EXTRACTED MATERIAL:
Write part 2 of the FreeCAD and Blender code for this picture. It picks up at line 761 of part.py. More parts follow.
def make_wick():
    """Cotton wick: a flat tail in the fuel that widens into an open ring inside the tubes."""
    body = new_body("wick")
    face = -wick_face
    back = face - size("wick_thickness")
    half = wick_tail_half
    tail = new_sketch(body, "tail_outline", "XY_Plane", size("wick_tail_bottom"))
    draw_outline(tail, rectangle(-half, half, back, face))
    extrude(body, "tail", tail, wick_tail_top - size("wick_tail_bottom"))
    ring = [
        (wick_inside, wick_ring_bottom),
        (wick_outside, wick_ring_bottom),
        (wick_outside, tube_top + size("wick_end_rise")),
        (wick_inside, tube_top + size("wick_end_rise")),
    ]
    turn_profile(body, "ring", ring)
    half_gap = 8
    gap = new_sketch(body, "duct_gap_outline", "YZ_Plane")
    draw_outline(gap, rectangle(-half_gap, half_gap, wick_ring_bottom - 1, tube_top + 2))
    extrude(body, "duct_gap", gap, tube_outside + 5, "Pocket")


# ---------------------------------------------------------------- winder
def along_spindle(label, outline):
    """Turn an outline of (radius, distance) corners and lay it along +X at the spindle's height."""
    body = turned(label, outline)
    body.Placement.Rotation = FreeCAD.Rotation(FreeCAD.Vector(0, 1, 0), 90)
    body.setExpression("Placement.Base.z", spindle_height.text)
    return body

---

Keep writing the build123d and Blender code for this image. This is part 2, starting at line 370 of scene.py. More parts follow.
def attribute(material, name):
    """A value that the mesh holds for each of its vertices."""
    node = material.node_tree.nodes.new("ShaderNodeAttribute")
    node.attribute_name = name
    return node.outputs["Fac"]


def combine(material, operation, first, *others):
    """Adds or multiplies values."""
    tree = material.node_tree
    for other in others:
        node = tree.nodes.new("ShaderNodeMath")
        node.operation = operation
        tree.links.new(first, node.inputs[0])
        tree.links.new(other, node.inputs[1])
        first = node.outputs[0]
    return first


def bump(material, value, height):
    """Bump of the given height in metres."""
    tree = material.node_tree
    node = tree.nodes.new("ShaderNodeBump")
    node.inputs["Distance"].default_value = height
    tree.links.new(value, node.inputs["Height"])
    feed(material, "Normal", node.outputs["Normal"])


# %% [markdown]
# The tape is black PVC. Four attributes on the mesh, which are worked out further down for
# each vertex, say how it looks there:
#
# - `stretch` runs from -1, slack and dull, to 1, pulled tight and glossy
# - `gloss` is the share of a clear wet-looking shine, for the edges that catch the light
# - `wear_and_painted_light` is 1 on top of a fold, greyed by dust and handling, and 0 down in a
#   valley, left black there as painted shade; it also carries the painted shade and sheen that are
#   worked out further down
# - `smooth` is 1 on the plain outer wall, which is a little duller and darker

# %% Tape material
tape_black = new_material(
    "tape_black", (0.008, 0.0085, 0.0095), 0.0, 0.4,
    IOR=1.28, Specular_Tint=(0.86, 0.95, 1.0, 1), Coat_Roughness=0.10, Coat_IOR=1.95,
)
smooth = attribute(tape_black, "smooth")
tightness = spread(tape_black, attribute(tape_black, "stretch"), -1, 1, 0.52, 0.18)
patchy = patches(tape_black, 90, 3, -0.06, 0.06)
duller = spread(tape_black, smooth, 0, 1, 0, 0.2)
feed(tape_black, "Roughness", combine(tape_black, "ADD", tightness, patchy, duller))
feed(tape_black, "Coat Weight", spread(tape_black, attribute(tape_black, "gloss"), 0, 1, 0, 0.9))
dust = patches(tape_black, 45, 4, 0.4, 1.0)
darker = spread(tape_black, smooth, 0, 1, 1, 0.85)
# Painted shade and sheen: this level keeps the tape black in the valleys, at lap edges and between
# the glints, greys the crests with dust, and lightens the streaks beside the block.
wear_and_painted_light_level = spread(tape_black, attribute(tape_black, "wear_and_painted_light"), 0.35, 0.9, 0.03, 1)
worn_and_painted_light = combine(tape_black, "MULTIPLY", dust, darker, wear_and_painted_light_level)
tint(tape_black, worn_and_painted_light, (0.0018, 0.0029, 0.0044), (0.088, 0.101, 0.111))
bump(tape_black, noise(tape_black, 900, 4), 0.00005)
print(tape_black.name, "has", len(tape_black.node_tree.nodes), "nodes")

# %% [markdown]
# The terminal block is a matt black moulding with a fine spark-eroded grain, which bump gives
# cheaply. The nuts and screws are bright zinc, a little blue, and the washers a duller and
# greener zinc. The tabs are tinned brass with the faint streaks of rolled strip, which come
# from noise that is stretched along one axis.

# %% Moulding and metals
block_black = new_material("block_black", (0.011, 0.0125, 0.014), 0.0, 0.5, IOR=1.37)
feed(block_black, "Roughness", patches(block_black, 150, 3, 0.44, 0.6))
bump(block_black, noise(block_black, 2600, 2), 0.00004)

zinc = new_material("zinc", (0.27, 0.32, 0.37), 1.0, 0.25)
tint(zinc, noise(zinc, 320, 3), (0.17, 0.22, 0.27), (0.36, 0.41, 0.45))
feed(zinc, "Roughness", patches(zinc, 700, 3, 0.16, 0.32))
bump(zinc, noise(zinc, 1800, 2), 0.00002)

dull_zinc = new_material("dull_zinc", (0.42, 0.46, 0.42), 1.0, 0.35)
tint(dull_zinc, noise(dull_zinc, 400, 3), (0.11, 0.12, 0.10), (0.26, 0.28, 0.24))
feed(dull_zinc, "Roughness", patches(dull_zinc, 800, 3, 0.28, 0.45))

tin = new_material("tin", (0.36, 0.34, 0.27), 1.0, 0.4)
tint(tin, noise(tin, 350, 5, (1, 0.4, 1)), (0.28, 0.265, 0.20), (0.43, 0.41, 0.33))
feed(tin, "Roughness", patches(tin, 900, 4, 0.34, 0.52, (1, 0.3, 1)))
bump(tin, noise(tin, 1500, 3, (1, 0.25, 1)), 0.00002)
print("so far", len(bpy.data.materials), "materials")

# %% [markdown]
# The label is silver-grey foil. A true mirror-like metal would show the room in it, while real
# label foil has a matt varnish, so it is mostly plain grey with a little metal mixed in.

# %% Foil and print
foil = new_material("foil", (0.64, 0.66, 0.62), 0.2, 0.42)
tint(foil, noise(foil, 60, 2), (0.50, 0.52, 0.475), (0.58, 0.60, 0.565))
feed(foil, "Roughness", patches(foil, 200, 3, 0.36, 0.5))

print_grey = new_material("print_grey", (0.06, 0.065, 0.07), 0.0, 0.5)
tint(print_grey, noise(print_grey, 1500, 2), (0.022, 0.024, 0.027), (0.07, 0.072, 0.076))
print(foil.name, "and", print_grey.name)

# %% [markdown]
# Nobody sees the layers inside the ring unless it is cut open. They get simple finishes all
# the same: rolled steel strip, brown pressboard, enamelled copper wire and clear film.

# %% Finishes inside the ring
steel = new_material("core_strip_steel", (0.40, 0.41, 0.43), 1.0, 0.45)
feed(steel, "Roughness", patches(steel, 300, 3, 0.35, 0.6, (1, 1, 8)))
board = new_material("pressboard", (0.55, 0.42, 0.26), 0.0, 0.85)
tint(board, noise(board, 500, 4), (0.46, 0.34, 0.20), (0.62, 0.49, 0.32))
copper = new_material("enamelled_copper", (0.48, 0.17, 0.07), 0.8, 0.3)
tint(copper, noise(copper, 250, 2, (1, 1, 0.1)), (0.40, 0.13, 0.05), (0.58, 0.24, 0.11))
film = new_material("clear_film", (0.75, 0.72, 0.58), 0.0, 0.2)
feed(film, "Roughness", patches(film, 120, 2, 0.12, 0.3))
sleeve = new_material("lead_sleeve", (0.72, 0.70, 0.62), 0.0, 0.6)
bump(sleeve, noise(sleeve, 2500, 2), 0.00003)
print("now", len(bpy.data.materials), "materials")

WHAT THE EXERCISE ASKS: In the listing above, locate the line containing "Keep writing the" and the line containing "duller and darker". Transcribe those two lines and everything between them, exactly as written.

CORRECT RESULT:
Keep writing the build123d and Blender code for this image. This is part 2, starting at line 370 of scene.py. More parts follow.
def attribute(material, name):
    """A value that the mesh holds for each of its vertices."""
    node = material.node_tree.nodes.new("ShaderNodeAttribute")
    node.attribute_name = name
    return node.outputs["Fac"]


def combine(material, operation, first, *others):
    """Adds or multiplies values."""
    tree = material.node_tree
    for other in others:
        node = tree.nodes.new("ShaderNodeMath")
        node.operation = operation
        tree.links.new(first, node.inputs[0])
        tree.links.new(other, node.inputs[1])
        first = node.outputs[0]
    return first


def bump(material, value, height):
    """Bump of the given height in metres."""
    tree = material.node_tree
    node = tree.nodes.new("ShaderNodeBump")
    node.inputs["Distance"].default_value = height
    tree.links.new(value, node.inputs["Height"])
    feed(material, "Normal", node.outputs["Normal"])


# %% [markdown]
# The tape is black PVC. Four attributes on the mesh, which are worked out further down for
# each vertex, say how it looks there:
#
# - `stretch` runs from -1, slack and dull, to 1, pulled tight and glossy
# - `gloss` is the share of a clear wet-looking shine, for the edges that catch the light
# - `wear_and_painted_light` is 1 on top of a fold, greyed by dust and handling, and 0 down in a
#   valley, left black there as painted shade; it also carries the painted shade and sheen that are
#   worked out further down
# - `smooth` is 1 on the plain outer wall, which is a little duller and darker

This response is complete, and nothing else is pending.